Zorla ilaç verme dahil olmak üzere kamplardaki güvenlik personeli tutuklulara işkence yaptı.
-'Dini' kabul edilen davranışlara cezanın yanı sıra zorla çalıştırma ve aşırı kalabalık yerde tuttu.
-Yetersiz yemek verildi, siyasi doktrin (asimilasyon) uygulandı.
-Bazı tutuklular, Doğu Türkistan'daki toplama kamplarından Çin'in diğer bölgelerindeki gözaltı tesislerine transfer edildi. Bunda kamplardaki aşırı kalabalık ve yetkililerin tutuklularla ilgili bilgileri gizleme amacı etkili oldu.
-Tutuklulardan bazıları kamplardaki kötü koşullar, tıbbi ihmal veya diğer sebeplerle öldü.
-Çin hükümeti ve Çin Komünist Partisi (ÇKP), uluslararası insan hakları standartlarına aykırı olarak ifade ve basın özgürlüğünü kısıtlamaya devam etti.
-Bilim insanları ve insan hakları grupları, mevcut kanıtlara dayanarak, "insanlığa karşı suçlar" maddesinin Doğu Türkistan'daki kitlesel toplama kampları için geçerli olabileceğine dair güçlü argümanlar sundu.
-Doğu Türkistan'da yaşananlar, Uluslararası Ceza Mahkemesi Roma Tüzüğü'nün İnsanlığa Karşı Suçlar başlıklı 7'inci Maddesi uyarınca, 'herhangi bir sivil nüfusa karşı yaygın veya sistematik bir saldırının parçası olarak işlenen eylemler'in 11 başlığına karşılık gelmektedir.
-Toplama kampındakilerin çocukları yetimhanelere, sosyal merkezlere ve yatılı okullara yerleştirildi.
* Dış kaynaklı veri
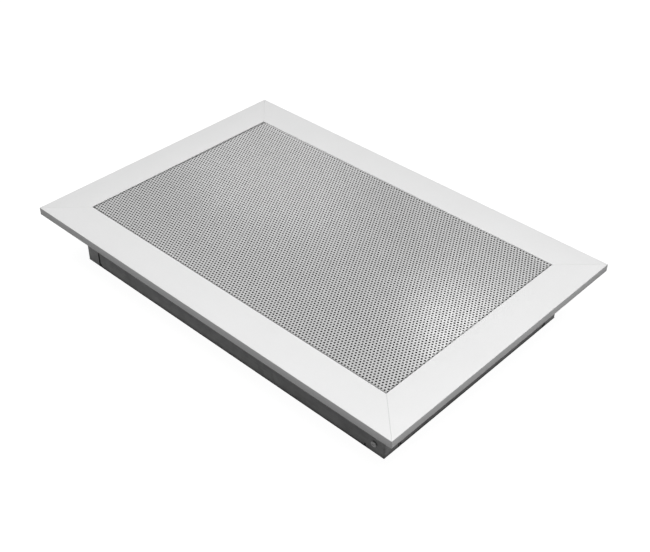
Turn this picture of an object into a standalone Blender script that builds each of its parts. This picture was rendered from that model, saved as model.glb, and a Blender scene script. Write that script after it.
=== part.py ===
"""Air grille: a mitred aluminium face frame with a perforated sheet and a folded sheet steel neck.

The grille lies face up on the lower rim of its neck. The origin is in the middle of that rim's
plane, +X runs along the long side and +Z points out of the grille's face. Lengths are metres.
"""

import math

import bmesh
import bpy
from mathutils import Matrix

# Overall size
FRAME_LENGTH = 0.478
FRAME_WIDTH = 0.325
TOTAL_HEIGHT = 0.0666

# Gap between two pieces that touch, and across each mitre
CLEARANCE = 0.0003
MITRE_GAP = 0.0003

# Section of the frame's profile, measured inwards from its outer edge
BORDER = 0.0385
FACE_THICKNESS = 0.0009
LIP_DEPTH = 0.0089
LIP_THICKNESS = 0.0018
LIP_EDGE_RADIUS = 0.0009
FACE_EDGE_RADIUS = 0.0003
KEY_SLOT_WIDTH = 0.0202
KEY_HOOK_REACH = 0.0022
KEY_HOOK_THICKNESS = 0.0014
RIB_THICKNESS = 0.0015
RIB_DEPTH = 0.0180
KEY_LEG_LENGTH = 0.050
KEY_LEG_CHAMFER = 0.0015

# Neck, folded from sheet steel
NECK_INSET = 0.03025
NECK_SHEET = 0.0010
NECK_CORNER_RADIUS = 0.0015
LAP_CORNER_RADIUS = 0.0012
NECK_RIM_RADIUS = 0.0020
NECK_RIM_WIDTH = 0.0120
TAB_LENGTH = 0.0185
TAB_GROOVE = 0.0006
JOGGLE_RUN = 0.0018
LAP_TAB_LENGTH = 0.0175
RELIEF_LAND = 0.0005
RELIEF_WIDTH = 0.0015
RELIEF_DEPTH = 0.0040

# Perforated sheet: each hole stands for a group of five by five real ones, with the same open area
SHEET_THICKNESS = 0.0010
SHEET_CATCH = 0.0046
HOLE_DIAMETER = 0.0100
HOLE_PITCH = 0.0175
HOLE_SIDES = 6
SHEET_EDGE_LAND = 0.0012

# Angle strips that clamp the sheet from behind. The right one has a tab that shows through the holes
STRIP_THICKNESS = 0.0012
STRIP_DEPTH = 0.0140
STRIP_TAB_REACH = 0.0085
STRIP_TAB_LENGTH = 0.0420
STRIP_TAB_CENTRE = -0.0115
STRIP_TAB_THICKNESS = 0.0010

# Blind rivets
RIVET_RADIUS = 0.0016
RIVET_HEAD_RADIUS = 0.0031
RIVET_HEAD_HEIGHT = 0.0011
RIVET_HEAD_EDGE = 0.0003
RIVET_CROWN_RADIUS = 0.0019
RIVET_CROWN_DROP = 0.0002
RIVET_TAIL_RADIUS = 0.0024
RIVET_TAIL_LENGTH = 0.0022
RIVET_TAIL_FLARE = 0.0006
RIVET_SIDES = 8
DRILL_SIDES = 8
FRAME_RIVET_DEPTH = 0.0125
LONG_SIDE_RIVET_PITCH = 0.140
SHORT_SIDE_RIVET_PITCH = 0.140
CORNER_RIVET_OFFSET = 0.0120
CORNER_RIVET_HEIGHT = 0.0100

ARC_STEPS = 3

# Levels, and steps inwards from the frame's outer edge, that follow from the sizes above
FACE_UNDERSIDE = TOTAL_HEIGHT - FACE_THICKNESS
SHEET_TOP = FACE_UNDERSIDE - CLEARANCE
SHEET_UNDERSIDE = SHEET_TOP - SHEET_THICKNESS
NECK_TOP = FACE_UNDERSIDE - CLEARANCE
RIB_FOOT = TOTAL_HEIGHT - RIB_DEPTH
LAP_TOP = RIB_FOOT - CLEARANCE
LAP_STEP = NECK_SHEET + CLEARANCE
RIB_START = NECK_INSET + NECK_SHEET + CLEARANCE
RIB_END = RIB_START + RIB_THICKNESS
STRIP_START = RIB_END + CLEARANCE
KEY_GUIDE = LIP_THICKNESS + KEY_SLOT_WIDTH
JOGGLE_FOOT = TAB_LENGTH + TAB_GROOVE
RELIEF_START = JOGGLE_FOOT + JOGGLE_RUN + RELIEF_LAND
RIM_START = RELIEF_START + RELIEF_WIDTH

# Each side of the grille: its name, its length along the outer edge, how far its outer edge
# lies from the middle, its turn about Z, and its rivets
SIDES = (
    ("front", FRAME_LENGTH, FRAME_WIDTH / 2, 0.0, 3, LONG_SIDE_RIVET_PITCH),
    ("right", FRAME_WIDTH, FRAME_LENGTH / 2, math.pi / 2, 2, SHORT_SIDE_RIVET_PITCH),
    ("back", FRAME_LENGTH, FRAME_WIDTH / 2, math.pi, 3, LONG_SIDE_RIVET_PITCH),
    ("left", FRAME_WIDTH, FRAME_LENGTH / 2, -math.pi / 2, 2, SHORT_SIDE_RIVET_PITCH),
)

# How each neck wall ends, start then end of its run: its own tab covers the corner, or its
# end is joggled under the neighbour's tab
NECK_ENDS = {
    "front": ("under", "over"),
    "right": ("under", "under"),
    "back": ("over", "under"),
    "left": ("over", "over"),
}


def clear_scene():
    for item in list(bpy.data.objects):
        bpy.data.objects.remove(item, do_unlink=True)


def new_collection(name):
    collection = bpy.data.collections.new(name)
    bpy.context.scene.collection.children.link(collection)
    return collection


def finish(name, colour, roughness, metallic):
    material = bpy.data.materials.new(name)
    material.use_nodes = True
    shader = material.node_tree.nodes["Principled BSDF"]
    shader.inputs["Base Color"].default_value = (*colour, 1.0)
    shader.inputs["Roughness"].default_value = roughness
    shader.inputs["Metallic"].default_value = metallic
    return material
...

Çinli yetkililer, çoğu zaman diğer akrabalarının çocuklara bakmayı istemelerine ve zorla asimilasyon endişelerini dile getirmelerine rağmen bu talepleri karşılık bulmadı.
-Çinli yetkililer, Medeni ve Siyasi Haklar Uluslararası Sözleşmesi'ni ihlal ederek yargıyı etkilemeye, hukuku kontrol etmeye ve insan hakları avukatlarına zulmetmeye devam ettiler.
-Resmi medya, Komünist Partinin yargı üzerindeki mutlak hakimiyetini teşvik etme ve genel yargı süreci üzerinde olumsuz etkiye sahip olmayı sürdürdü.
-Yetkililer insan hakları avukatlarının konuşmalarını ve hareketlerini kısıtladı, bazı durumlarda onları hukuk lisanslarını iptal etti.
ÇİN: ABD KENDİNE BAKSIN
Raporu değerlendiren Çin Dışişleri Bakanlığı Sözcüsü Geng Shuang, raporun objektif ve güvenilir olmadığını belirtti.
Sözcü, "ABD kendi insan hakları durumu üzerine düşünmeli ve Çin'e bulaşmayı bırakmalı" ifadelerini kullandı.
"İNSANLIĞA KARŞI SUÇ"
Çin, Doğu Türkistan genelinde inşa edilen ve ABD Dışişleri Bakanlığı'nın verilerine göre 3 milyon civarında Müslüman azınlığın tutulduğu toplama kamplarını 'yeniden eğitim merkezi' ya da 'mesleki eğitim merkezi' olarak tanımlıyor.
Bu arada raporu değerlendiren ABD'li bazı vekiller, Çin'in Uygurlara yönelik faaliyetlerini 'insanlığa karşı suç' olarak nitelendirdi.
ÇİN'Lİ ŞİRKETLERİN PİYASAYA ERİŞİMİ GÖZDEN GEÇİRİLMELİ
Raporda, Pekin yönetimine teknolojik destek sağlayan Çinli şirketlerin ABD piyasasına erişiminin gözden geçirilmesi tavsiyesinde bulunuldu.
Uygurların kitlesel olarak tutuklanmasında ve gözetimlerinde yer alan firma ve yetkililere karşı da yaptırım uygulanması önerildi.